Glossary of Related Terms
- asset_allocation: The strategy of dividing your investment portfolio among different asset categories, like stocks, bonds, and cash.
- beneficiary: The person or entity you designate to receive your TSP account upon your death.
- compound_growth: The process where your investment's earnings begin to generate their own earnings, leading to exponential growth over time.
- defined_contribution_plan: A retirement plan, like the TSP or a 401(k), where the employee and/or employer contribute to an individual account, but the final benefit is not guaranteed.
- expense_ratio: The annual fee charged by a fund, expressed as a percentage of your investment, to cover administrative and management costs. The TSP's expense ratios are famously low.
- federal_employees'_retirement_system_act_of_1986: The landmark law that created the FERS retirement system, including the Thrift Savings Plan.
- fiduciary: An individual or organization legally required to act in the best financial interests of another party. The FRTIB is a fiduciary for TSP participants.

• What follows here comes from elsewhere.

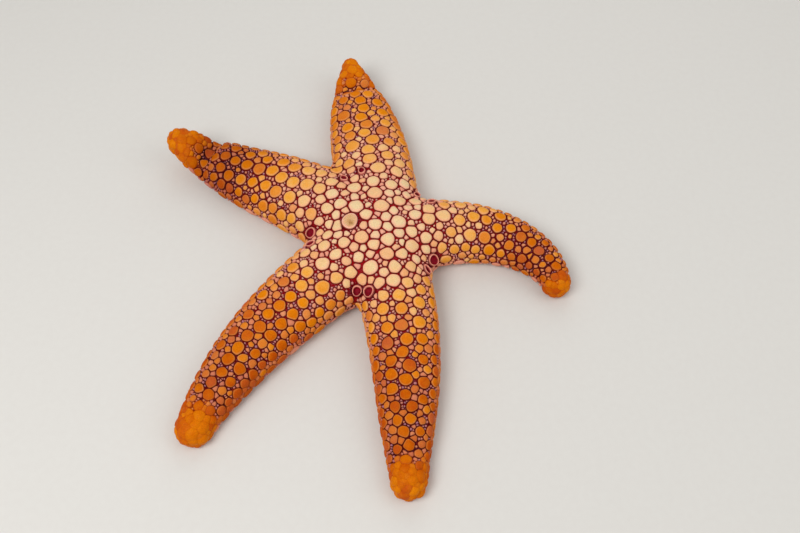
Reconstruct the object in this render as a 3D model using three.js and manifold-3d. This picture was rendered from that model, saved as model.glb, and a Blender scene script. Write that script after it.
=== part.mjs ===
// A five-armed sea star at rest, life size, in millimetres, +Z up.
//
// The body is one smooth form: a plan field joins five curved arms and a round disc, and a
// height rule raises a domed back over it and a flat underside below it. The form is laid out
// as rows of points across each arm and is parted by thin cuts into disc, arms and arm tips.
// The arms carry the usual letters: arm_a lies opposite the madreporite, and arm_b to arm_e
// follow anticlockwise when the back is looked at. The form is worked out round the middle of
// the disc, and then set so that the origin is on the floor under the middle of its box.

import * as THREE from 'three';
import { mergeVertices } from 'three/addons/utils/BufferGeometryUtils.js';
import Module from 'manifold-3d';

// Arms. bearing: where the arm leaves the middle; sweep and hook: how far it turns along its
// length, evenly and near its end (degrees); reach: middle to tip; root and end: half widths;
// taper: how late the arm narrows; curl: how far the tip lifts off the floor.
const ARMS = [
  {
    name: 'arm_a', bearing: 16.5, sweep: -31, hook: -62,
    reach: 50, root: 8.3, end: 3.3, taper: 2.2, curl: 0.6,
  },
  {
    name: 'arm_b', bearing: 88.6, sweep: 26, hook: -13,
    reach: 55.6, root: 9.8, end: 2.2, taper: 5, curl: 4,
  },
  {
    name: 'arm_c', bearing: 136.7, sweep: 38, hook: -19,
    reach: 59, root: 10, end: 3, taper: 3.3, curl: 5.5,
  },
  {
    name: 'arm_d', bearing: 216.6, sweep: 22, hook: 10,
    reach: 63.5, root: 9.3, end: 3.8, taper: 2.2, curl: 0,
  },
  {
    name: 'arm_e', bearing: 292, sweep: -40, hook: 20,
    reach: 61, root: 8.6, end: 3.6, taper: 2.6, curl: 0,
  },
];

// Where the middle of the disc lies from the origin.
const DISC_AT = [3.765, 2.669];

// Heights and section of the body.
const ROOT_HEIGHT = 11.2;
const TIP_HEIGHT = 5.8;
const HEIGHT_FALL = 1.6;
const DISC_RADIUS = 13.5;
const DISC_RISE = 1.4;
const RIM_LEVEL = 0.38;
const BACK_POWER = 2.2;
const BASE_POWER = 3.5;
const FLAT_SHARE = 1.06;
const JOIN_POWER = 8;
const CURL_START = 0.62;

// Underside: the feeding furrow along each arm and the mouth in the middle.
const FURROW_HALF = 1.7;
const FURROW_DEPTH = 1.5;
const FURROW_FADE = 4;
const MOUTH_RADIUS = 3;
const MOUTH_DEPTH = 2.6;
const MOUTH_RING_OUTER = 2.6;
const MOUTH_RING_INNER = 0.7;
const MOUTH_RING_BOTTOM = 0.9;
const MOUTH_RING_TOP = 2.1;

// The madreporite, the round sieve plate on the back.
const MADREPORITE_AT = [-6.2, 0.75];
const MADREPORITE_RADIUS = 1.95;
const MADREPORITE_PROUD = 0.25;
const MADREPORITE_SINK = 1.2;

// Cuts and lengths of the arm pieces.
const CUT = 0.3;
const AXIL_CLEAR = 0.5;
const SPLIT_SHARE = 0.52;
const TIP_LENGTH = 6.5;

// Resolution of the rows.
const SPINE_STEPS = 120;
const DISC_ROWS = 7;
const LENGTH_ROWS = 8;
const TIP_ROWS = 3;
const CAP_ROWS = 4;
const BACK_STEPS = 8;
const BASE_STEPS = 6;
const HALVINGS = 40;
const OUTWARD_STEP = 0.4;

const radians = THREE.MathUtils.degToRad;

// ---------------------------------------------------------------- the plan field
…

- individual_retirement_account_(ira): A personal, tax-advantaged retirement savings account that anyone with earned income can open.
- roth_ira: A type of IRA funded with after-tax dollars, providing tax-free withdrawals in retirement.
- securing_a_strong_retirement_act_(secure_act): 2019 legislation that made significant changes to U.S. retirement plan rules, including for inherited accounts.
- traditional_ira: A type of IRA funded with pre-tax dollars, offering a tax deduction now but requiring taxes to be paid on withdrawals in retirement.
- vesting: The process of gaining full ownership rights to employer-provided benefits in a retirement plan.